Connected characters

  • Obinze

    Kosi is Obinze's wife and the mother of his daughter Buchi. Their marriage is outwardly successful—wealth, beauty, social standing—but emotionally hollow from Obinze's perspective. He admires her yet feels no deep connection, and when he chooses to leave her for Ifemelu, Kosi's desperate plea to stay exposes the gulf between her investment in the marriage and his.

  • Ifemelu

    Ifemelu is Kosi's most significant rival, though the two women barely interact directly. Kosi represents everything Ifemelu resists—conformity, performance, social approval—while Ifemelu represents the authentic emotional life Obinze craves. Kosi's existence forces Ifemelu to reckon with the real cost of rekindling her love for Obinze.

Use this in your essay

  • Kosi as social mirror: Argue that Kosi serves not as an individual character but as a concentrated depiction of what Lagos's upper-class culture demands from women, considering what Adichie achieves by presenting her as sympathetic rather than villainous.

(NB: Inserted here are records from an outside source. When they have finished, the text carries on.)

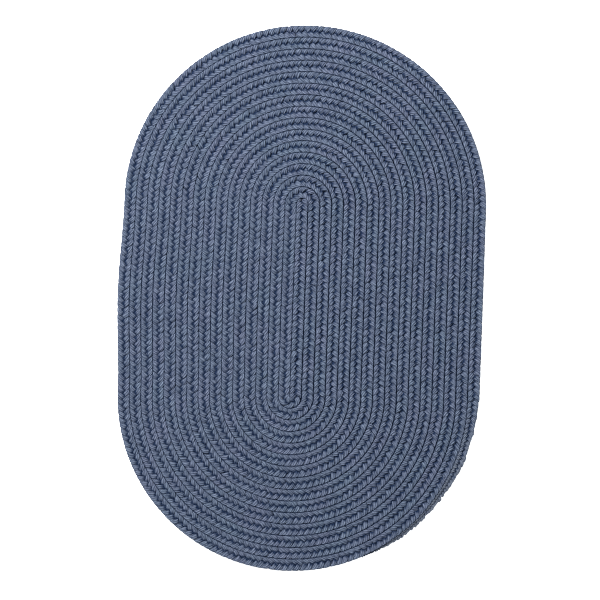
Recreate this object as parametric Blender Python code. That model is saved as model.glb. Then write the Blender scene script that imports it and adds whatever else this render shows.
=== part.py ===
"""Oval braided rug: one long flat braid, wound into a racetrack spiral and sewn edge to edge.

Metres, +Z up. The rug lies on z = 0 with the middle of its outline over the origin, and its
length runs along Y. Seen from above, the braid starts at the +Y end of the middle row, runs
down that row and winds outwards clockwise. It ends in a tail that tapers away at lower right.
"""

import math

import bmesh
import bpy
from mathutils import Vector

RUG = "braided_rug"

# Driving dimensions, in metres. A row is one pass of the braid, and a turn goes once round.
LENGTH = 0.914
WIDTH = 0.612
ROWS_ACROSS = 31
THICKNESS = 0.0095
TOP_GROOVE = 0.0066  # height of the seams between rows, on the upper face
UNDER_GROOVE = 0.0029  # and on the underside

TURNS = (ROWS_ACROSS - 1) // 2
ROW_PITCH = WIDTH / ROWS_ACROSS
TOP_REACH = TURNS + 0.5  # rows from the upper focus to the outline
BOTTOM_REACH = TURNS  # and from the lower focus

# How evenly the rows are sewn: round the ends they are packed a little closer than along the
# sides, and closer to the left than to the right. All are shares of ROW_PITCH.
END_PACKING_X = 0.99
END_PACKING_Y = 0.98
LEAN_AT_ENDS = 0.018
LEAN_AT_MIDDLE = 0.008
LEAN_TOWARDS = math.radians(-12)

ARC_STEPS = 20  # sections round one end
SIDE_STEPS = 4  # sections along one straight side

# Across one row, from its inner to its outer seam: place, and height above the seam as a
# share of the row's own.
TOP_PROFILE = ((0.0, 0.0), (0.22, 0.83), (0.5, 1.0), (0.78, 0.83), (1.0, 0.0))
UNDER_PROFILE = ((0.0, 0.0), (0.25, 1.0), (0.75, 1.0), (1.0, 0.0))

# The tail: angle below +X round the lower focus, and width in rows.
TAIL = ((0, 0.95), (9, 0.80), (27, 0.68), (45, 0.28), (63, 0.0))

WELD = 0.00001
SHARP_ANGLE = math.radians(50)
STEEL_BLUE = (0.084, 0.109, 0.174, 1.0)


def reach(rows, angle):
    """From a focus to the point that many rows out, at an angle from +X."""
    spread = rows * ROW_PITCH * (1 + LEAN_AT_ENDS * math.cos(angle - LEAN_TOWARDS))
    return Vector((END_PACKING_X * spread * math.cos(angle), END_PACKING_Y * spread * math.sin(angle)))


MIDDLE_ROW_X = -LEAN_AT_MIDDLE * WIDTH / 2
TOP_FOCUS = Vector((MIDDLE_ROW_X, LENGTH / 2 - reach(TOP_REACH, math.pi / 2).y))
BOTTOM_FOCUS = Vector(
    (MIDDLE_ROW_X + reach(0.5, math.pi).x, -LENGTH / 2 - reach(BOTTOM_REACH, -math.pi / 2).y)
)


def side_point(rows, step):
    """A point on the straight that lies some rows right of the middle row, at a step from its top."""
    share = step / SIDE_STEPS
    towards = 0 if rows > 0 else math.pi
    end_x = MIDDLE_ROW_X + reach(abs(rows), towards).x
    middle_x = MIDDLE_ROW_X + rows * ROW_PITCH * (1 + LEAN_AT_MIDDLE * math.copysign(1, rows))
    bow = math.sin(math.pi * share) ** 2
    y = TOP_FOCUS.y + share * (BOTTOM_FOCUS.y - TOP_FOCUS.y)
    return Vector((end_x + bow * (middle_x - end_x), y))


def start_ribs():
    """The rounded start of the braid, inside the first turn round the upper focus."""
    for step in range(ARC_STEPS // 2):
        angle = math.pi / 2 - math.pi * step / ARC_STEPS
        outer = TOP_FOCUS + reach(0.5, angle)
        inner = TOP_FOCUS + reach(0.5, math.pi - angle)
        yield inner, outer, math.cos(angle)


def side_ribs(inner_row, outer_row, steps):
    """Sections of one straight, between two distances from the middle row."""
    for step in steps:
        yield side_point(inner_row, step), side_point(outer_row, step), 1.0


def arc_ribs(focus, inner_row, start, turn):
    """Sections round one end, without the last, which the next straight begins with."""
    for step in range(ARC_STEPS):
        angle = start + turn * step / ARC_STEPS
        yield focus + reach(inner_row, angle), focus + reach(inner_row + 1, angle), 1.0


def tail_width(degrees):
    """Width of the tail in rows, read off its short table."""
    for (low, wide), (high, narrow) in zip(TAIL, TAIL[1:]):
        if degrees <= high:
            return wide + (narrow - wide) * (degrees - low) / (high - low)
    return 0.0


def tail_ribs():
    """The end of the braid, whose outer edge runs in to the turn inside it."""
    step_angle = 180 / ARC_STEPS
    steps = math.ceil(TAIL[-1][0] / step_angle)
    for step in range(steps + 1):
        width = tail_width(step * step_angle)
        angle = -math.radians(step * step_angle)
        inner = BOTTOM_FOCUS + reach(TURNS, angle)
        outer = BOTTOM_FOCUS + reach(TURNS + width, angle)
        yield inner, outer, math.sqrt(width)


def ribs():
    """Sections across the braid from start to tail: inner point, outer point and fullness."""
    down = range(SIDE_STEPS)
    up = range(SIDE_STEPS, 0, -1)
    yield from start_ribs()
    for turn in range(TURNS):
        yield from side_ribs(turn - 0.5, turn + 0.5, down)
        yield from arc_ribs(BOTTOM_FOCUS, turn, 0, -math.pi)
        yield from side_ribs(-turn - 0.5, -turn - 1.5, up)
        yield from arc_ribs(TOP_FOCUS, turn + 0.5, math.pi, -math.pi)
    yield from side_ribs(TURNS - 0.5, TURNS + 0.5, down)
    yield from tail_ribs()


def add_face(bm, sections, profile, seam, crown):
    """One face of the rug: a long strip laid along the spiral, its turns welded at the seams."""
    lengthwise = len(sections) - 1
    crosswise = len(profile) - 1
    made = bmesh.ops.create_grid(bm, x_segments=lengthwise, y_segments=crosswise, size=0.5)
    for vert in made["verts"]:
        inner, outer, fullness = sections[round((vert.co.x + 0.5) * lengthwise)]
        place, height = profile[round((vert.co.y + 0.5) * crosswise)]
        z = seam + (crown - seam) * height * fullness
        vert.co = (*inner.lerp(outer, place), z)
    bmesh.ops.remove_doubles(bm, verts=made["verts"], dist=WELD)


def rug_mesh():
    """The upper face and the underside, closed by an upright rim round the outline."""
    sections = list(ribs())
    bm = bmesh.new()
    add_face(bm, sections, TOP_PROFILE, TOP_GROOVE, THICKNESS)
    add_face(bm, sections, UNDER_PROFILE, UNDER_GROOVE, 0.0)
    outline = [edge for edge in bm.edges if edge.is_boundary]
    bmesh.ops.bridge_loops(bm, edges=outline)
    bmesh.ops.recalc_face_normals(bm, faces=bm.faces)
    mesh = bpy.data.meshes.new(RUG)
    bm.to_mesh(mesh)
    bm.free()
    mesh.shade_smooth()
    mesh.set_sharp_from_angle(angle=SHARP_ANGLE)
    return mesh


def yarn_material():
    material = bpy.data.materials.new("braided_yarn")
    material.use_nodes = True
    shader = material.node_tree.nodes["Principled BSDF"]
    shader.inputs["Base Color"].default_value = STEEL_BLUE
    shader.inputs["Roughness"].default_value = 0.95
    shader.inputs["Metallic"].default_value = 0.0
    return material


def clear_scene():
    for old in list(bpy.data.objects):
        bpy.data.objects.remove(old)


def build_rug():
    collection = bpy.data.collections.new("oval_braided_rug")
    bpy.context.scene.collection.children.link(collection)
    mesh = rug_mesh()
    mesh.materials.append(yarn_material())
    collection.objects.link(bpy.data.objects.new(RUG, mesh))


clear_scene()
build_rug()
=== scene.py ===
"""Looks of the oval braided rug: three plaited strands of yarn, laced edge to edge in a spiral.

Metres, in the frame of the solid model: +Z up, the rug lying on z = 0, its length along Y. A row
is one pass of the braid. Phases are radians of the braid's wave.
"""

import math

import bpy
import numpy as np
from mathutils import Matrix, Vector


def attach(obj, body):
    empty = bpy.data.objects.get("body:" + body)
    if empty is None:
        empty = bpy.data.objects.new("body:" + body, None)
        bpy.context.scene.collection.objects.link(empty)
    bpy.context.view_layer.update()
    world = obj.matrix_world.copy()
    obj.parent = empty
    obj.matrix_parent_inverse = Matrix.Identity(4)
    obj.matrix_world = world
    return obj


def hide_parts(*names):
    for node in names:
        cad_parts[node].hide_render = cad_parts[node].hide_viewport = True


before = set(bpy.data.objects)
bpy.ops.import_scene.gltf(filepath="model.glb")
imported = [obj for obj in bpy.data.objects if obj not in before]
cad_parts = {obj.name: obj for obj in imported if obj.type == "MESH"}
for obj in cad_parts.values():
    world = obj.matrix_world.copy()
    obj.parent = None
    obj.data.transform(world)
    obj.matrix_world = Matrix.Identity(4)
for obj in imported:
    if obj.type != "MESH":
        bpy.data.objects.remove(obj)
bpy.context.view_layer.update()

# The plan, as the solid is laid out. Only the tail follows the real one a little closer here.
LENGTH = 0.914
WIDTH = 0.612
ROWS_ACROSS = 31
TURNS = (ROWS_ACROSS - 1) // 2
ROW_PITCH = WIDTH / ROWS_ACROSS
TOP_REACH = TURNS + 0.5  # rows from the upper focus to the outline
BOTTOM_REACH = TURNS  # and from the lower focus
END_PACKING_X = 0.99  # the rows' spacing round the ends, as a share of ROW_PITCH
END_PACKING_Y = 0.98
LEAN_AT_ENDS = 0.018  # share by which they lie wider to the right, and closer to the left
LEAN_AT_MIDDLE = 0.008
LEAN_TOWARDS = math.radians(-12)
TAIL_ANGLES = (0, 9, 21, 31, 51, 64)  # degrees below +X round the lower focus
TAIL_WIDTHS = (0.95, 0.80, 0.74, 0.48, 0.31, 0.05)  # in rows
TUCKED_IN = 0.03  # rows by which the tail lies closer to its neighbour
START_REACH = 0.45  # rows that the braid's start reaches past the upper focus

# Points on the route, and how it is read.
SIDE_POINTS = 60
ARC_POINTS = 90
START_POINTS = 9
TAIL_POINTS = 60
LAST_TURN_PARTS = 5  # of the route: arc, side, arc, side and tail
SEAM_SIDE_POINTS = 40
SEAM_ARC_POINTS = 30
SEAM_END = 3  # which of the tail's angles the lacing ends at
SAMPLE = 0.001  # along the route, before the strands are laid on it
SMOOTHING = 5  # samples

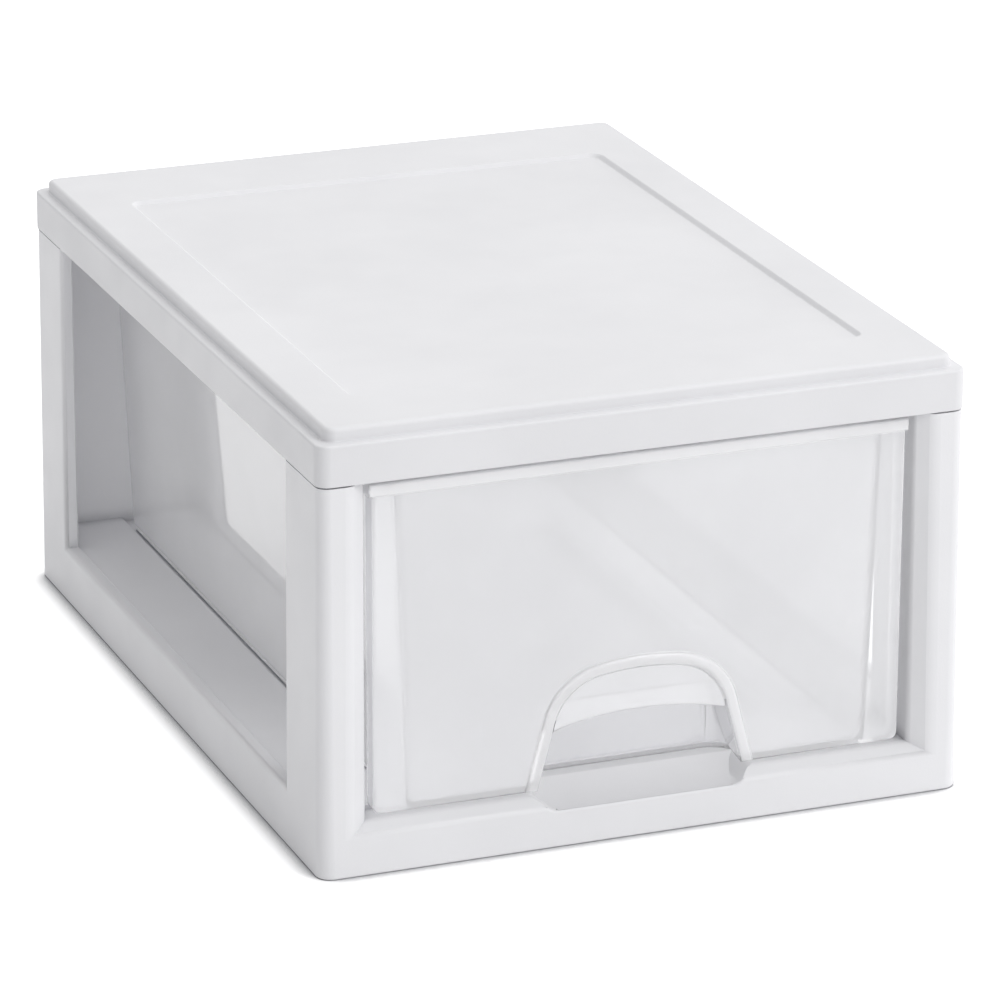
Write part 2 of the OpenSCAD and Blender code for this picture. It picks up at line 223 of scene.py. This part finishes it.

  • Performance versus authenticity: Use Kosi and Ifemelu as opposing poles to explore how *Americanah* examines the costs associated with performing identity compared to those of rejecting performance

    and whether the novel implies one approach is more admirable than the other.

  • The limits of a foil: Question the interpretation of Kosi as merely a narrative foil by analyzing the scenes that focus on her relationship with Buchi. Does her maternal instinct create space for a more nuanced interiority that the novel chooses not to explore?

  • Whose tragedy is it? Argue that Obinze's departure represents a tragedy for Kosi rather than liberation, and examine how Adichie's narrative techniques

    point of view, the absence of Kosi's direct dialogue — shape reader empathy.

  • Class and femininity: Analyze how Kosi's form of femininity is specifically tied to class, achievable only through wealth, leisure, and social status, and what this indicates about Adichie's critique of Nigerian aspirational culture.